Riskli yapı olarak tespit edilen yapıların yıktırılması için yapı maliklerine tek seferlik 90 güne kadar ek süre verileceğini dile getiren Güler, "Kanun teklifimizin 10'uncu maddesinde daha önceden üçte iki çoğunlukla alınan kararların salt çoğunlukla, yüzde 50+1 ile alınması hüküm altına alınmaktadır. Hak sahibinin üzerinde ikamet edebileceği konut nitelikli başka bir gayrimenkulü yok ise hak sahibine veya hak sahibi evli ise işlem yapıldığı takdirde eşiyle oturma hakkının da sağlanması hususunda bir düzenlemeyi de hayata geçirmiş olacağız." dedi.
Güler, yıkılacak derecede riskli olan ve doğal afetlerin meydana geldiği alanlarda uygulama projesi aranmaksızın ihaleye çıkılabilmesinin, riskli yapı tespitiyle tahliye işlemlerinin sağlanmasının da teklifte yer aldığını belirtti.
Deprem bölgesinde tespitlerdeki bilirkişi ihtiyacının karşılanabilmesi amacıyla Bilirkişilik Kanunu'nun 10'uncu maddesinde değişiklik yapılacağını ifade eden Güler, çevre illerden de bilirkişi görevlendirileceğini kaydetti.
"Yüzde 50+1" düzenlemesinin nerede geçerli olacağının sorulması üzerine Güler, bu düzenlemenin her bölgede geçerli olacağını bildirdi.

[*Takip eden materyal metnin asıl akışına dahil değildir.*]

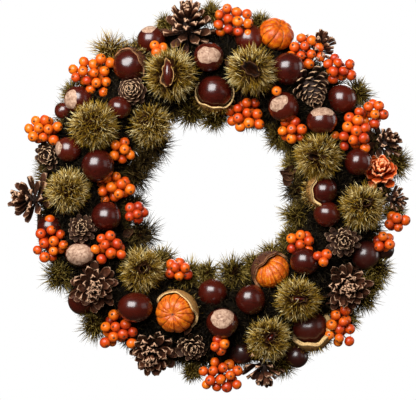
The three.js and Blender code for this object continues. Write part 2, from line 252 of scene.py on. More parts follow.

Soru üzerine Güler, deprem bölgesinde bulunan idare mahkemelerdeki uzun yargılama süreçlerinden kaynaklı gecikmelerin olduğunu, bir an önce hasarlı binaların yıkılması için kolaylık sağlamaya çalıştıklarını dile getirdi. Abdullah Güler, deprem bölgesindeki riskli yapılarla ilgili yargısal süreçlerin hızlı neticelendirilmesini amaçladıklarını belirtti.